* Required work
Please print all of the material below, word for word.
[Begin Raw data]
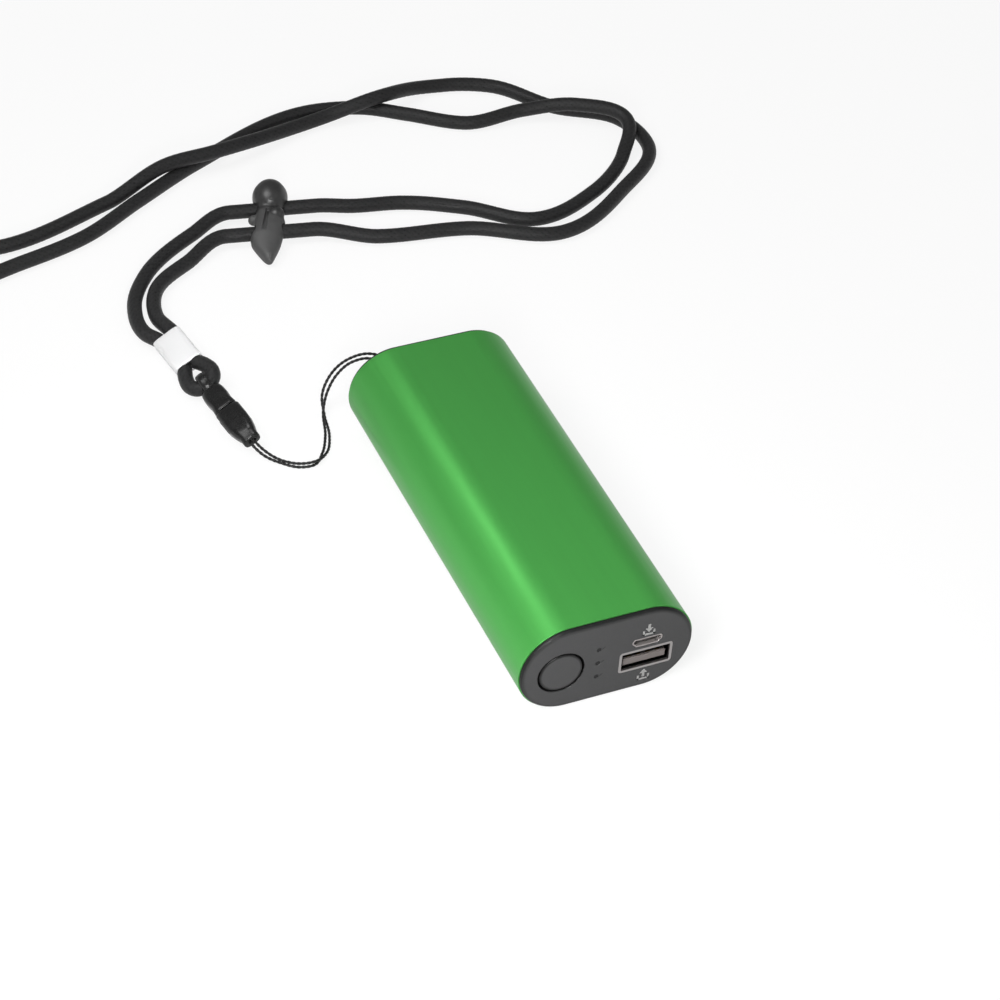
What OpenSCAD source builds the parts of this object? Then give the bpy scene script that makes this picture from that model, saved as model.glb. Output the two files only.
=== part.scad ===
// Rechargeable pocket hand warmer with a detachable neck lanyard.
// Millimetres. The warmer lies on its flat side: +Y runs along it, away from the button and the
// charging ports, +Z is up, and the origin is at the middle of the face that it lies on.

/* [Body] */
// Width of the warmer across its rounded sides
body_w = 45; // [43:0.5:52]
// Length of the warmer over both end caps
body_l = 111; // [108:0.5:120]
// Thickness of the warmer
body_t = 25; // [24.5:0.25:28]
// Wall of the aluminium sleeve
sleeve_wall = 1.2; // [0.8:0.1:1.4]

/* [End caps] */
// How far a cap stands out of the sleeve
cap_lip = 1.2; // [1:0.1:2]
// Step from the sleeve's surface in to the cap's
cap_inset = 0.3; // [0.1:0.05:0.6]
// Radius of the cap's outer edge
cap_edge = 0.9; // [0.4:0.1:0.9]
// Thickness of the cap's face
cap_face = 2; // [1.6:0.1:2.6]
// Length of the spigot that enters the sleeve
spigot_len = 6.7; // [6:0.1:8]
// Wall of the spigot
spigot_wall = 1.2; // [0.8:0.1:1.4]
// Clearance between spigot and sleeve
spigot_gap = 0.1; // [0.05:0.05:0.2]

/* [Button and lights] */
// Radius of the power button
button_r = 5.5; // [4.5:0.1:6]
// Gap round the power button
button_gap = 0.55; // [0.3:0.05:0.7]
// How far the button travels when pressed
button_travel = 0.5; // [0.3:0.05:0.6]
// Width of the flange that holds the button in
button_flange = 1.2; // [0.8:0.1:1.4]
// Thickness of the button's flange
button_flange_t = 0.8; // [0.6:0.1:1.2]
// Radius of the button's stem
button_stem_r = 1.5; // [1:0.1:2]
// Gap between the flange and the cap's inner face
button_rest_gap = 0.15; // [0.1:0.05:0.3]
// Radius of each charge light's window
light_r = 0.6; // [0.4:0.05:0.9]
// Radius of the light pipe behind its window
light_pipe_r = 1; // [0.9:0.05:1.3]
// Distance between neighbouring charge lights
light_pitch = 4.35; // [3.5:0.05:5]
// How far the button and the lights lie below the middle of the cap
face_drop = 0.5; // [0:0.1:0.8]

/* [Ports] */
// Height of the output port's middle above the bottom
usb_a_z = 9.7; // [9:0.1:10.2]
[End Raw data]
* In response
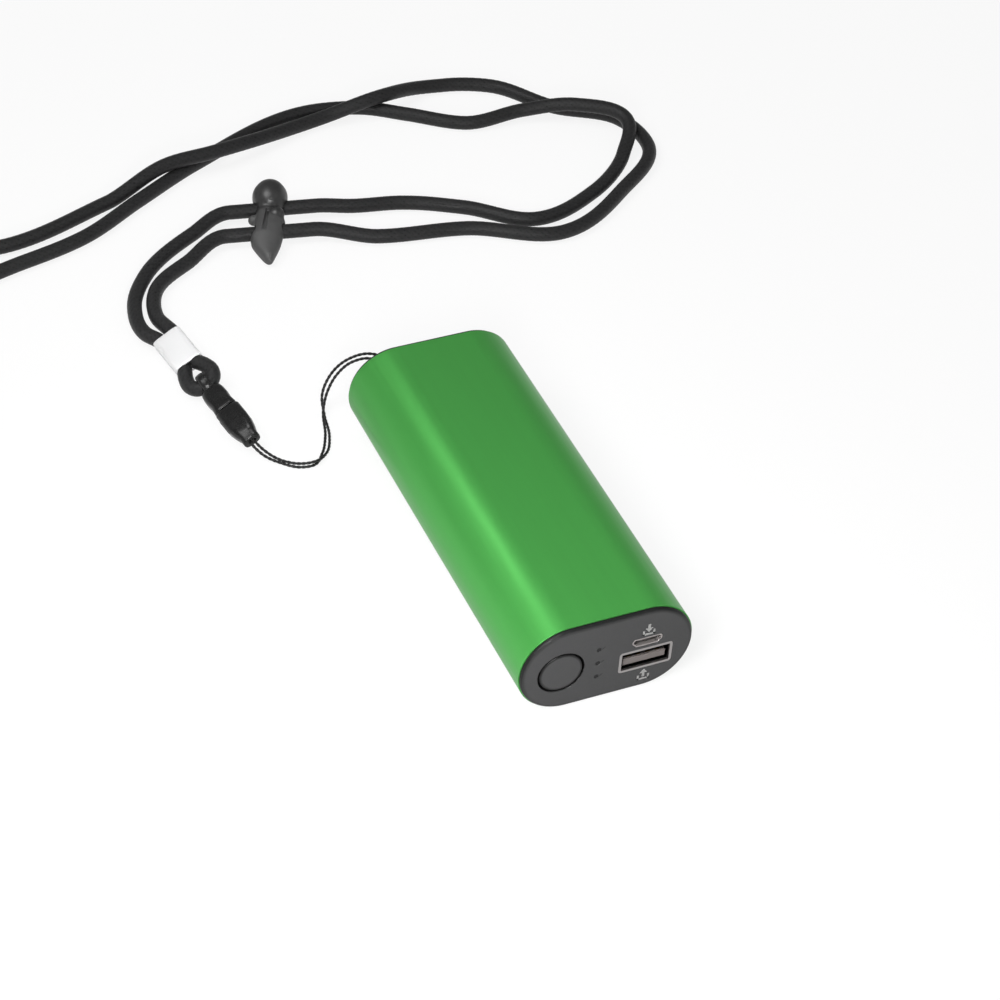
What OpenSCAD source builds the parts of this object? Then give the bpy scene script that makes this picture from that model, saved as model.glb. Output the two files only.
=== part.scad ===
// Rechargeable pocket hand warmer with a detachable neck lanyard.
// Millimetres. The warmer lies on its flat side: +Y runs along it, away from the button and the
// charging ports, +Z is up, and the origin is at the middle of the face that it lies on.

/* [Body] */
// Width of the warmer across its rounded sides
body_w = 45; // [43:0.5:52]
// Length of the warmer over both end caps
body_l = 111; // [108:0.5:120]
// Thickness of the warmer
body_t = 25; // [24.5:0.25:28]
// Wall of the aluminium sleeve
sleeve_wall = 1.2; // [0.8:0.1:1.4]

/* [End caps] */
// How far a cap stands out of the sleeve
cap_lip = 1.2; // [1:0.1:2]
// Step from the sleeve's surface in to the cap's
cap_inset = 0.3; // [0.1:0.05:0.6]
// Radius of the cap's outer edge
cap_edge = 0.9; // [0.4:0.1:0.9]
// Thickness of the cap's face
cap_face = 2; // [1.6:0.1:2.6]
// Length of the spigot that enters the sleeve
spigot_len = 6.7; // [6:0.1:8]
// Wall of the spigot
spigot_wall = 1.2; // [0.8:0.1:1.4]
// Clearance between spigot and sleeve
spigot_gap = 0.1; // [0.05:0.05:0.2]

/* [Button and lights] */
// Radius of the power button
button_r = 5.5; // [4.5:0.1:6]
// Gap round the power button
button_gap = 0.55; // [0.3:0.05:0.7]
// How far the button travels when pressed
button_travel = 0.5; // [0.3:0.05:0.6]
// Width of the flange that holds the button in
button_flange = 1.2; // [0.8:0.1:1.4]
// Thickness of the button's flange
button_flange_t = 0.8; // [0.6:0.1:1.2]
// Radius of the button's stem
button_stem_r = 1.5; // [1:0.1:2]
// Gap between the flange and the cap's inner face
button_rest_gap = 0.15; // [0.1:0.05:0.3]
// Radius of each charge light's window
light_r = 0.6; // [0.4:0.05:0.9]
// Radius of the light pipe behind its window
light_pipe_r = 1; // [0.9:0.05:1.3]
// Distance between neighbouring charge lights
light_pitch = 4.35; // [3.5:0.05:5]
// How far the button and the lights lie below the middle of the cap
face_drop = 0.5; // [0:0.1:0.8]

/* [Ports] */
// Height of the output port's middle above the bottom
usb_a_z = 9.7; // [9:0.1:10.2]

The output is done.